Was it worth the hype? Yes, yes, a million times, yes!!
“My ambition has long felt oppressive. It is not a joy—it is a master that I must answer to, a smoke that descends into my life, making it hard to breathe. It is only my discipline, my willingness to push myself harder, that has been my way through.”
Carrie Soto was raised by her father, a former tennis player, to become the greatest player in the world. She was singularly focused on this goal, a ruthless competitor who made no friends and absolutely hated losing. In the late 1970s and early 1980s, she rose to the top of the game, winning a record 20 Grand Slam titles, becoming #1 in the world, before retiring.
Known as “The Battle Axe” while competing, she lives a fairly lonely existence, with few friends and no real romantic relationships. But in the mid-1990s, as she watches a new women’s tennis star’s meteoric rise, Carrie starts to get hungry to play again. And when this player, Nicki Chan, ties Carrie’s record of 20 grand slams, Carrie decides it’s time for a comeback. But can she play the kind of tennis she needs to at age 37? And can she win one more Grand Slam to take the record?

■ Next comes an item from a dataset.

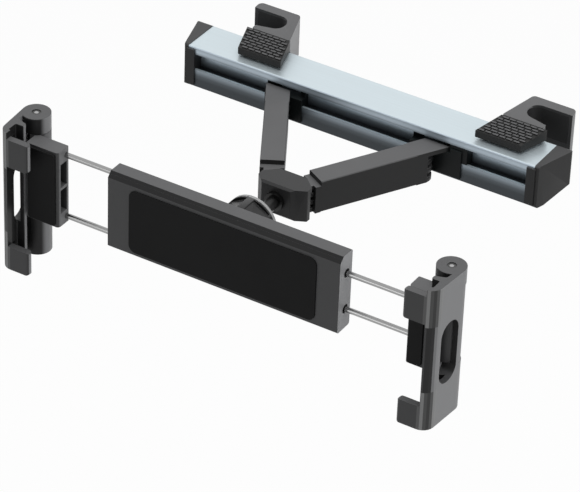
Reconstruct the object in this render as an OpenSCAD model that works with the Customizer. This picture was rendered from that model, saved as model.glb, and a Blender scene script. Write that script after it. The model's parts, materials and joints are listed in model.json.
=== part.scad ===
// Headrest tablet mount. A slotted aluminium rail hooks onto the two posts of a car
// headrest. A folding V linkage rides in its front slot and carries, on a ball joint,
// a holder whose two sprung jaws grip the sides of a tablet.
// X runs along the rail, Y points back to the headrest and Z up, in millimetres.
// The origin lies midway between the two post axes, at the middle of the rail's height.

/* [Rail] */
// Length of the aluminium extrusion
rail_len = 256; // [240:1:320]
// Height and depth of the extrusion
rail_size = 30; // [29:0.5:33]
// Radius on the long edges of the extrusion
rail_edge_r = 1; // [0.5:0.1:2]
// Thickness of the extrusion's webs and outer walls
rail_wall = 1.8; // [1.4:0.1:2.2]
// Height of both slots' middle above the rail's middle
slot_z = 4; // [3.5:0.25:4.25]
// Height of the front slot's opening
slot_w = 11.4; // [9:0.2:12]
// Height of the front slot behind its lips
slot_inner_w = 15.4; // [14:0.2:16]
// Depth of the front slot behind its lips
slot_inner_d = 5.5; // [4.5:0.1:6]
// Height of the rear slot's opening
rear_slot_w = 7; // [6:0.5:8]
// Height of the rear slot behind its lips
rear_inner_w = 13; // [11:0.5:14]
// Depth of the rear slot behind its lips
rear_inner_d = 4; // [3.5:0.1:4.5]
// Thickness of the slot lips
slot_lip = 2.2; // [1.8:0.1:2.6]
// How far the rail's middle lies right of the middle between the posts
rail_x = -10; // [-12:0.5:-4]

/* [End caps] */
// Reach of a cap past the extrusion at the front
cap_front_t = 3; // [2:0.5:5]
// Reach of a cap past the extrusion at the back
cap_back_t = 12; // [8:0.5:16]
// How far a cap stands proud of the extrusion all round
cap_proud = 0.4; // [0.2:0.1:0.5]
// Length of the cap's lip over the rail's front face
cap_lip_len = 5; // [3:0.5:7]
// Thickness of that lip
cap_lip_t = 0.8; // [0.6:0.1:1]
// Size of the slanted lower corner at the back of a cap
cap_corner = 7; // [4:0.5:9]
// Radius on the cap's edges
cap_edge_r = 2.2; // [1:0.1:3]
// Depth of the cap's plugs inside the extrusion
plug_len = 9; // [6:0.5:14]

/* [Hooks] */
// Distance between the two headrest posts
post_spacing = 194; // [184:1:198]
// Diameter of a headrest post
post_d = 14; // [12:0.5:14.5]
// Distance from the rail's back face to the post axes
post_gap = 11.5; // [11:0.25:13]
// Thickness of the hook's arm behind the post
hook_arm_t = 5; // [4:0.25:7]
// Reach of the hook's arm past the post axis
hook_reach = 20.9; // [18:0.5:24]
// Reach of the hook's front lip past the post axis
lip_reach = 10.5; // [8:0.5:12]
// Angle at which the front lip flares open
lip_flare = 12; // [5:1:15]
// Distance from the post axis to the hook's inner back corner
hook_heel = 10.4; // [10:0.2:14]
// Sideways lean of the hook and its button towards the back
hook_lean = 17; // [10:1:20]
// Height of the hook's sloping top above the rail's middle, over its front lip
hook_top = 24.4; // [24:0.2:27]
// Slope of the hook's top
hook_slope = 7; // [4:0.5:9]
// Depth of the hook's underside below the rail's middle
hook_bottom = 1; // [0.5:0.5:4]
// Length of the hook's foot inside the rear slot
foot_len = 20; // [14:1:22]
// Thickness of the rubber liner
liner_t = 1.5; // [1:0.1:2]
// Height of the liner's lower edge above the rail's middle
liner_z = 5; // [3:0.5:8]
// Height of the liner
liner_h = 20; // [14:0.5:20.5]
// Reach of the liner along the arm
liner_reach = 18.5; // [12:0.5:19]
// Angle that the liner follows round the post
liner_turn = 135; // [115:5:150]

/* [Buttons] */
// Depth of the button from front to back
button_d = 21.8; // [18:0.2:22]
// Width of the button
button_w = 32.5; // [28:0.5:35]
// Thickness of the button's walls
button_wall = 1.8; // [1.4:0.1:2.4]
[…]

Taylor Jenkins Reid has long been one of my favorite authors, and I have been eagerly anticipating this book for months. It’s a fascinating, emotional, totally compelling story, and what impressed me so much was that she created an entire world of 1970s-1990s tennis; she didn’t just drop Carrie into the middle of the real players.
I absolutely devoured this book and now I have to wait perhaps a year for her next!!